The end of the tour coincided with the bell for recess. While we could have spent the whole day with them, we didn’t want to keep them from spending time with friends and running around the playground before the start of their afternoon classes. As we loaded into the van, they waved at us and said their goodbyes, laughing as we echoed one of the Nepalese phrases they had taught us—feri bettum la (until we meet again).

On our way to the school we stopped at the Boudhanath Stupa. Located on the outskirts of Kathmandu Valley, there are a number of legends surrounding its construction. The Tibetan buddhist myth says that a local buffalo farmer wanted to build a stupa but she did not have the land. She went to the King, who told her if she brought him a piece of buffalo skin she could build one the size of the skin. The woman, seeing the single piece of skin for more than it was, cut it along the edges until it unravelled into a single thread that expanded way beyond its original form. Today the stupa is one of the largest in the world.

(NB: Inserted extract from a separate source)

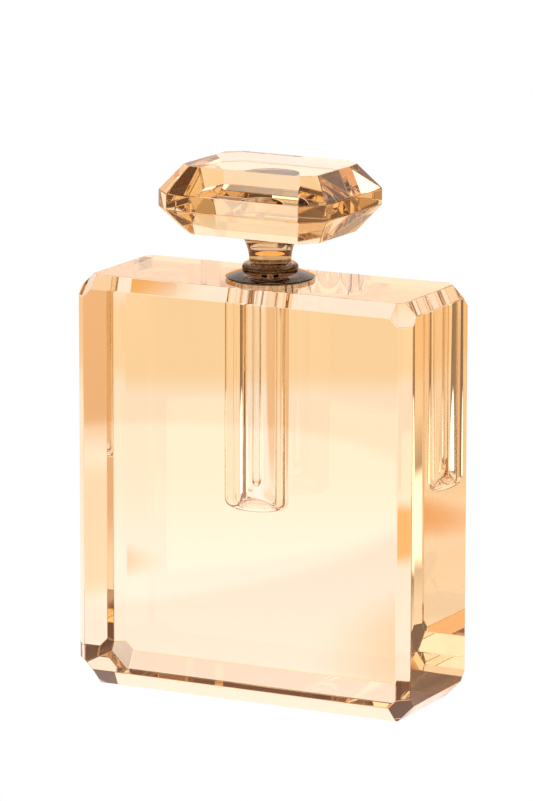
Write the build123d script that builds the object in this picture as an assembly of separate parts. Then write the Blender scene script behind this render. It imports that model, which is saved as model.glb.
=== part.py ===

Sherpa Adventure Gear, founded in 2003, started out as a small company and has grown over the years into a global brand. Tashi, the founder, saw the potential to do more than just manufacture clothing. Through support from the sale of every item sold, he has established the Sherpa Adventure Gear Fund, which allows students from remote villages in the Himalayas to attend school and earn an education. In working with the women’s factory, Sherpa has given many women the chance to earn additional income for themselves and their families. Expansion has allowed Sherpa to not only modernize their facilities but ensure that the fabric from the clothing they make can be given a second life—it’s no coincidence that Sherpa’s main logo, the endless knot, represents reincarnation. They look to the past, present, and future for inspiration, and most of all they understand the impact that a single thread can have, because, in their own words, Sherpa is a “small brand committed to making a big impact.”